▼▼▼

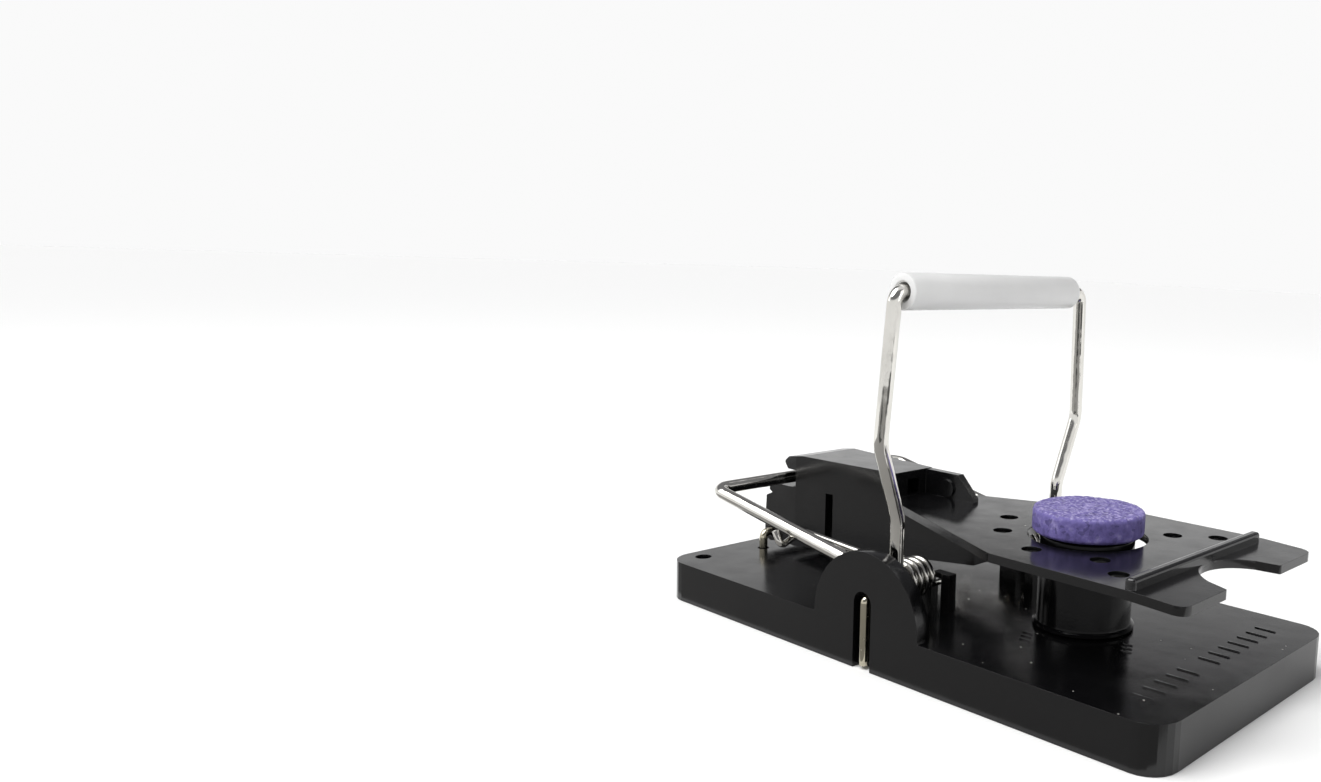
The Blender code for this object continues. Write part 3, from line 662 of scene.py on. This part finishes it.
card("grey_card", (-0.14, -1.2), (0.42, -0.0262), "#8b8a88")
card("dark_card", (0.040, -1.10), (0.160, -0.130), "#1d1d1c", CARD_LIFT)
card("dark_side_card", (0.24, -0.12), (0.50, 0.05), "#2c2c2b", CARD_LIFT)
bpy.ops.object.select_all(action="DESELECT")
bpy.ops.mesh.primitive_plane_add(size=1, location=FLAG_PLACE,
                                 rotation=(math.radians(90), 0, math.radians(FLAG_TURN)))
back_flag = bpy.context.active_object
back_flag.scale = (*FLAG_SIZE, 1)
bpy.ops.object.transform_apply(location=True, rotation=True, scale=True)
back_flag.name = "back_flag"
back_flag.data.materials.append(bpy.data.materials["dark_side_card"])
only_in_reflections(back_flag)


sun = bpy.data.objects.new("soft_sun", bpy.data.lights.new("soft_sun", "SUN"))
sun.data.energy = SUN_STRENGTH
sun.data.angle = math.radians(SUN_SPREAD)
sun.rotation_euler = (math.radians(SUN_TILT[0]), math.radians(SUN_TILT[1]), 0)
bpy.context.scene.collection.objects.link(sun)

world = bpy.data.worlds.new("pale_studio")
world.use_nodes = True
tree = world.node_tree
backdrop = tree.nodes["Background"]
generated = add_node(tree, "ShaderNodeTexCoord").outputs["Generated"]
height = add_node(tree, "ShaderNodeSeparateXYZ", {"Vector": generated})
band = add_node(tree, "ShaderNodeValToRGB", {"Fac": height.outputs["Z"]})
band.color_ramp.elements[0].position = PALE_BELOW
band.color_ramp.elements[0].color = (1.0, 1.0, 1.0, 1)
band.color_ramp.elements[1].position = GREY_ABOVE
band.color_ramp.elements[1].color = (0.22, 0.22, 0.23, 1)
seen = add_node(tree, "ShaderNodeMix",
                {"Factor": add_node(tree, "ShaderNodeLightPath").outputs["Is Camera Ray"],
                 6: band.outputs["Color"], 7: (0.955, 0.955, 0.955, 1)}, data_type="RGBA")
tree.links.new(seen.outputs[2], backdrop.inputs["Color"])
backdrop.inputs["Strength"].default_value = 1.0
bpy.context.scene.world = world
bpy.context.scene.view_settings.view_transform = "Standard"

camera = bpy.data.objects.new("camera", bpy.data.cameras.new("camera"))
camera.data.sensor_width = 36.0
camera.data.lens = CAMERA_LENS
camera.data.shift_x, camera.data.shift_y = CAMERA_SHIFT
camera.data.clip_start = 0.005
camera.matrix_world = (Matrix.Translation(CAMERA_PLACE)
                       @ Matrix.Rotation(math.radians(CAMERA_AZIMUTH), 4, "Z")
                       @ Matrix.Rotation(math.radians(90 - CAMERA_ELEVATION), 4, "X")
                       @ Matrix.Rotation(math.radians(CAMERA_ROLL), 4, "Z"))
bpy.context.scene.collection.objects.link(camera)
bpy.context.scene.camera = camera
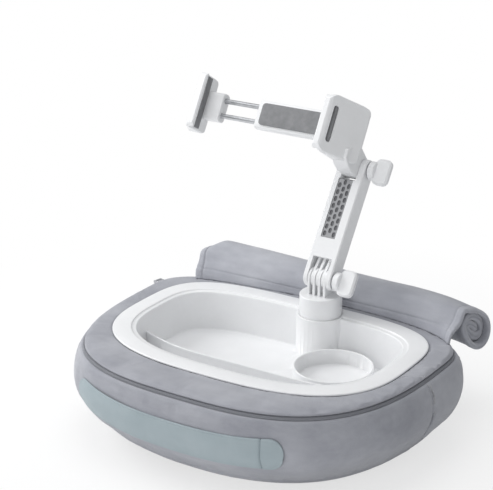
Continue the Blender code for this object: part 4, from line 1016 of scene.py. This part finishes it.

▲▲▲

What this task involves
Your task is to repeat the data exactly, with nothing left out.

Answer below
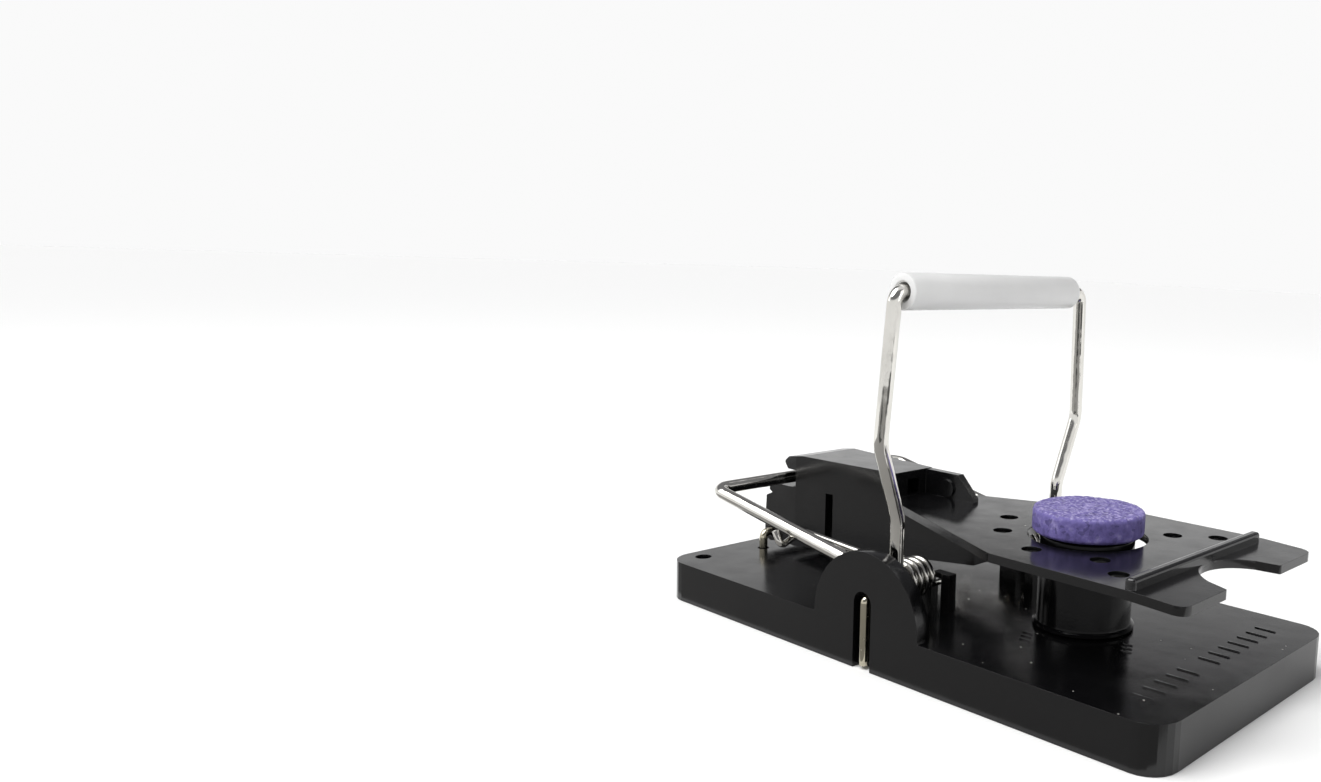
The Blender code for this object continues. Write part 3, from line 662 of scene.py on. This part finishes it.
card("grey_card", (-0.14, -1.2), (0.42, -0.0262), "#8b8a88")
card("dark_card", (0.040, -1.10), (0.160, -0.130), "#1d1d1c", CARD_LIFT)
card("dark_side_card", (0.24, -0.12), (0.50, 0.05), "#2c2c2b", CARD_LIFT)
bpy.ops.object.select_all(action="DESELECT")
bpy.ops.mesh.primitive_plane_add(size=1, location=FLAG_PLACE,
                                 rotation=(math.radians(90), 0, math.radians(FLAG_TURN)))
back_flag = bpy.context.active_object
back_flag.scale = (*FLAG_SIZE, 1)
bpy.ops.object.transform_apply(location=True, rotation=True, scale=True)
back_flag.name = "back_flag"
back_flag.data.materials.append(bpy.data.materials["dark_side_card"])
only_in_reflections(back_flag)


sun = bpy.data.objects.new("soft_sun", bpy.data.lights.new("soft_sun", "SUN"))
sun.data.energy = SUN_STRENGTH
sun.data.angle = math.radians(SUN_SPREAD)
sun.rotation_euler = (math.radians(SUN_TILT[0]), math.radians(SUN_TILT[1]), 0)
bpy.context.scene.collection.objects.link(sun)

world = bpy.data.worlds.new("pale_studio")
world.use_nodes = True
tree = world.node_tree
backdrop = tree.nodes["Background"]
generated = add_node(tree, "ShaderNodeTexCoord").outputs["Generated"]
height = add_node(tree, "ShaderNodeSeparateXYZ", {"Vector": generated})
band = add_node(tree, "ShaderNodeValToRGB", {"Fac": height.outputs["Z"]})
band.color_ramp.elements[0].position = PALE_BELOW
band.color_ramp.elements[0].color = (1.0, 1.0, 1.0, 1)
band.color_ramp.elements[1].position = GREY_ABOVE
band.color_ramp.elements[1].color = (0.22, 0.22, 0.23, 1)
seen = add_node(tree, "ShaderNodeMix",
                {"Factor": add_node(tree, "ShaderNodeLightPath").outputs["Is Camera Ray"],
                 6: band.outputs["Color"], 7: (0.955, 0.955, 0.955, 1)}, data_type="RGBA")
tree.links.new(seen.outputs[2], backdrop.inputs["Color"])
backdrop.inputs["Strength"].default_value = 1.0
bpy.context.scene.world = world
bpy.context.scene.view_settings.view_transform = "Standard"

camera = bpy.data.objects.new("camera", bpy.data.cameras.new("camera"))
camera.data.sensor_width = 36.0
camera.data.lens = CAMERA_LENS
camera.data.shift_x, camera.data.shift_y = CAMERA_SHIFT
camera.data.clip_start = 0.005
camera.matrix_world = (Matrix.Translation(CAMERA_PLACE)
                       @ Matrix.Rotation(math.radians(CAMERA_AZIMUTH), 4, "Z")
                       @ Matrix.Rotation(math.radians(90 - CAMERA_ELEVATION), 4, "X")
                       @ Matrix.Rotation(math.radians(CAMERA_ROLL), 4, "Z"))
bpy.context.scene.collection.objects.link(camera)
bpy.context.scene.camera = camera
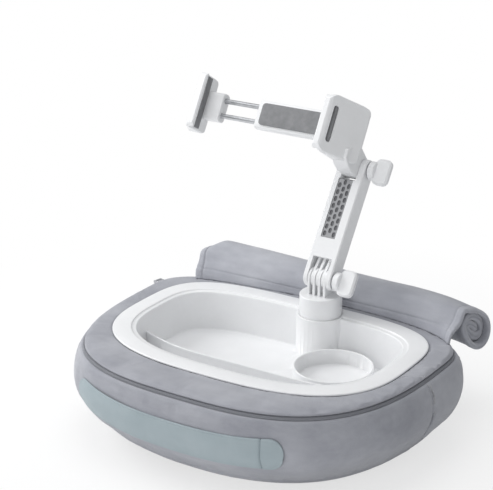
Continue the Blender code for this object: part 4, from line 1016 of scene.py. This part finishes it.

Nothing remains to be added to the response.